3. While the research into embryonic stem cells is admittedly in its infancy, there have been absolutely no treatments developed using embryonic stem cells. Moreover, such treatments are years away with no promise of every actually arising. I recall that my fellow blogger, Layman, once analogized the search for cures with embryonic stem cells to the search for the fountain of youth, and he was right. Meanwhile, many treatments using stem cells from non-embryonic sources that serve the same function that embryonic stem cells are hoped to provide are popping up every few weeks. Thus, as research develops it appears more and more like embryonic stem cell treatments are phantoms while the real progress can be found in the non-controversial research into adult stem cells and embryonic stem cell alternatives.

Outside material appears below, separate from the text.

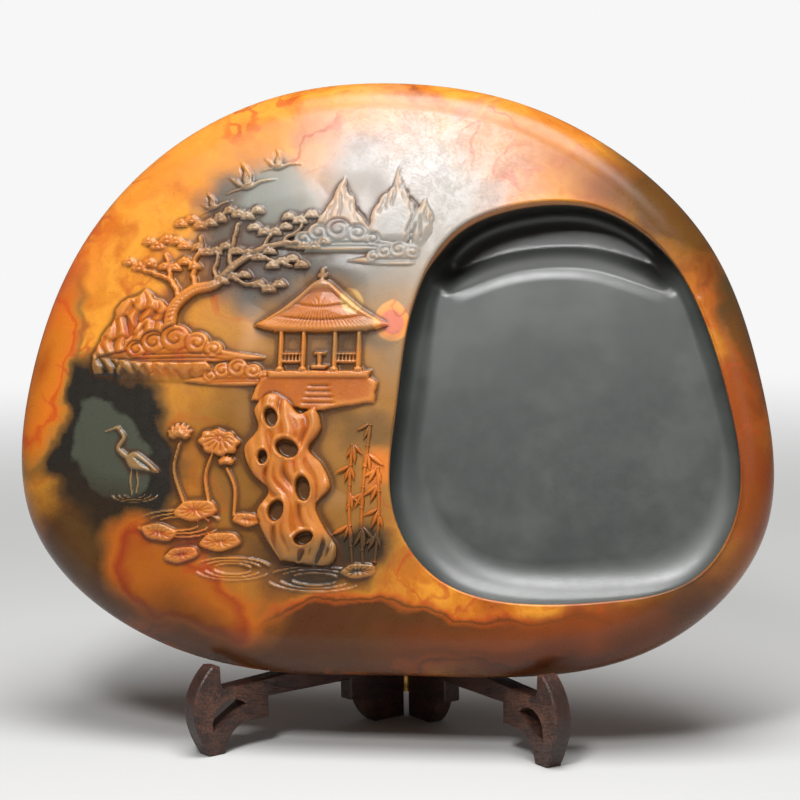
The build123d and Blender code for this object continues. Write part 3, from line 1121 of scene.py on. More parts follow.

So, I have to ask: what is the obsession with embryonic stem cells? Why are we pushing so hard to put money into this single line of morally questionable research? I don't know, but I have a couple of suspicions.

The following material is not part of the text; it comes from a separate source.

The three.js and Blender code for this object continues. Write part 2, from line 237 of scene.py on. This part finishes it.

First, when I was in college, one of my professors told me that when you are talking politics to always follow the money. So, who is receiving the lion's share of the billions of dollars being funneled into embryonic stem cell research? Well, in California, the people behind Proposition 71 where the people voted to fund this type of research were apparently the people who most benefited. According to Rich Deem at in an essay entitled "Arguments Against Proposition 71: The California Stem Cell Research and Cures Initiative" at the excellent Evidence for God from Science website (footnotes omitted):

Individuals and special interest groups (from real estate and biotechnology companies) that stand to gain financially from Proposition 71 have contributed large sums of cash to the campaign. Robert Klein, president of real-estate development company Klein Financial, has since donated more than $1,000,000. Joseph Lacob, John Doerr, Joe Lacob and Brook Byers, partners with the firm Kleiner Perkins Caufield & Byers (which funds several healthcare and biotech-related companies), contributed $500,000, $974,649, $500,017 and $460,000, respectively. William Unger of Mayfield Venture Capital (which also funds biotech companies) contributed $50,000, according to campaign finance records. George Rathmann, co-founder of Amgen and is now chairman of biotechnology company Nuvelo, has contributed $50,000. William Rutter, co-founder and chairman of Chiron, contributed $50,000. Another biotechnology executive, Gilead Science vice president James Rooney, has contributed $10,000.

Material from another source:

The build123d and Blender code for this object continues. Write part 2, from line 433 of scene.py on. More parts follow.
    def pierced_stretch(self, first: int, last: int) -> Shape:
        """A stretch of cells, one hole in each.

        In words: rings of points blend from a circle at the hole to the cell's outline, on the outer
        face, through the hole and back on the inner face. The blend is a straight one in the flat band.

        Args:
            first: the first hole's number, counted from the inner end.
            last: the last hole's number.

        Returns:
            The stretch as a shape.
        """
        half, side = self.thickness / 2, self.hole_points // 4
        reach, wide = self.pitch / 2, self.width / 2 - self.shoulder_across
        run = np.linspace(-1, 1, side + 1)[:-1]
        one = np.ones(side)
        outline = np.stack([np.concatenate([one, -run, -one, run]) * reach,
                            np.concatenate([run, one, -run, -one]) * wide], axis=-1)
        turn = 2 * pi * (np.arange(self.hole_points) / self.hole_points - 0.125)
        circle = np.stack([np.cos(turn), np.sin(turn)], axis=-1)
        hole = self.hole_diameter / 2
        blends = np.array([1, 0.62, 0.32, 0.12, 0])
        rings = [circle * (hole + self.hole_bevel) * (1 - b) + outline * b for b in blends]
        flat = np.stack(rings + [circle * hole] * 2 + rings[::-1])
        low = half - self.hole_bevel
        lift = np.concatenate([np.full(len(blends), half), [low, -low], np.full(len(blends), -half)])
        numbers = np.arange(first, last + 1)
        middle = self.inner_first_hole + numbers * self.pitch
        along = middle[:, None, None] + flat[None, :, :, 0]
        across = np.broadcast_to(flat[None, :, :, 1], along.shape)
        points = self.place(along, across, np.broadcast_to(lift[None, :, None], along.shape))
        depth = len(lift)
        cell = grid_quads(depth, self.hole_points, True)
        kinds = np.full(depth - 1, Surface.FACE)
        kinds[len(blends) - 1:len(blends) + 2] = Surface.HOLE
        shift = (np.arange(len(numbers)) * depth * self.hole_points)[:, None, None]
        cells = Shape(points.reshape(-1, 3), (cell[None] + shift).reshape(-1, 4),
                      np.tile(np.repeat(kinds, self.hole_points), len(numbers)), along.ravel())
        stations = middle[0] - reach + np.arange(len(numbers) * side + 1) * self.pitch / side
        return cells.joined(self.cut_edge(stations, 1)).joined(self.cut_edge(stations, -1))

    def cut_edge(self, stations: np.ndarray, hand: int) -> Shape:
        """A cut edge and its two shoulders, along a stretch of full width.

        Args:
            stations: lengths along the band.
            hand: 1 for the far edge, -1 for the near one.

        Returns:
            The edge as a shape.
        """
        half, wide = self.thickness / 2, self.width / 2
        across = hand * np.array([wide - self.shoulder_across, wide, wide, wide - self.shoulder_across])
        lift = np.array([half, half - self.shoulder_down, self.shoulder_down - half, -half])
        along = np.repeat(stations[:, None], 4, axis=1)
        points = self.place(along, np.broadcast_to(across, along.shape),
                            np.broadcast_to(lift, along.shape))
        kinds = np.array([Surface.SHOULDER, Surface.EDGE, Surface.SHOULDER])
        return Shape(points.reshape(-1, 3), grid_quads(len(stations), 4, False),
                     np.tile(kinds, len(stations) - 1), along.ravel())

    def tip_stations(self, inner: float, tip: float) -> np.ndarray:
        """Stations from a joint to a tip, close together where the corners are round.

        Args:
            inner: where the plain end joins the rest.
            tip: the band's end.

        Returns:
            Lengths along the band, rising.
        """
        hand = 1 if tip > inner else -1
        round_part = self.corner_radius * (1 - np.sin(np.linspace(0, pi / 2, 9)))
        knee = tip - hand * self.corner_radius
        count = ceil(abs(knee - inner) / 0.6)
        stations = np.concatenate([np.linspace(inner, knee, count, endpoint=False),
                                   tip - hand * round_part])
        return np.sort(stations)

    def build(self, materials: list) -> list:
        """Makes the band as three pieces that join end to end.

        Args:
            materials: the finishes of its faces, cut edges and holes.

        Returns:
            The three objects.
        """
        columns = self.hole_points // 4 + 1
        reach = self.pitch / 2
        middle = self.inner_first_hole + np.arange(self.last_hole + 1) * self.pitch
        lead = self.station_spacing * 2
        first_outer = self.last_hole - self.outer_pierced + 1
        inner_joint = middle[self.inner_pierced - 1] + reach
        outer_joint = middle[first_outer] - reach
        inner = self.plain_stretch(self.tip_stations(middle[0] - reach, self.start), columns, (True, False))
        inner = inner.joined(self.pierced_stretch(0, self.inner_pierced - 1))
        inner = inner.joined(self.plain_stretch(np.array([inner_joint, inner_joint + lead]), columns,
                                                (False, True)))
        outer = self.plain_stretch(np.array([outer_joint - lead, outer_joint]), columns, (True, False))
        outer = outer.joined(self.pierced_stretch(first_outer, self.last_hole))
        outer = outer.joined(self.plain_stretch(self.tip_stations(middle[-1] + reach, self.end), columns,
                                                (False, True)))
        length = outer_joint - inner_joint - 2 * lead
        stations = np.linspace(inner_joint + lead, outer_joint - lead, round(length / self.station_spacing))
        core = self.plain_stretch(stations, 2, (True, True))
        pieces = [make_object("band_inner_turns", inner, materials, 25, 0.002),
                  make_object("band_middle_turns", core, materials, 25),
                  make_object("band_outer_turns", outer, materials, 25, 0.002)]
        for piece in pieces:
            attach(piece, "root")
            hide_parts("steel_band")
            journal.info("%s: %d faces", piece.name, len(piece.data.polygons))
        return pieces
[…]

Unbelievably, the California Stem Cell Research and Cures Initiative provides up to 300 million dollars for real estate development and facilities construction. In, fact "four real estate specialists" are called for in the initiative. This provision is virtually unheard of in funding of medical research grants. Established investigators already have research laboratories. These facilities are provided by the institution (usually provided by a university or biotech company). In the case of universities, these buildings are usually funded through donations. Therefore, any scientist worthy of funding for medical research already has a research lab. This provision of the initiative will probably be lining somebody's pockets, instead of funding medical research.

Second, I have to believe that the pro-abortion crowd has some hand in this somewhere. After all, the same arguments are being made that embryos are not human beings and their sacrifice is no big deal in both the abortion and embryonic stem cell arenas. If the proponents of embryonic stem cell research are able to convince the people to back this research, abortion-rights advocates can piggy-back on their victories to argue that the people don't see embryos as human beings worthy of protection. Certainly, the two are often tied together in discussions, and it seems pretty obvious that the loosening of restrictions on either are done only where people see the embryo as less than human.

Are there other reasons for this obsession that I'm missing?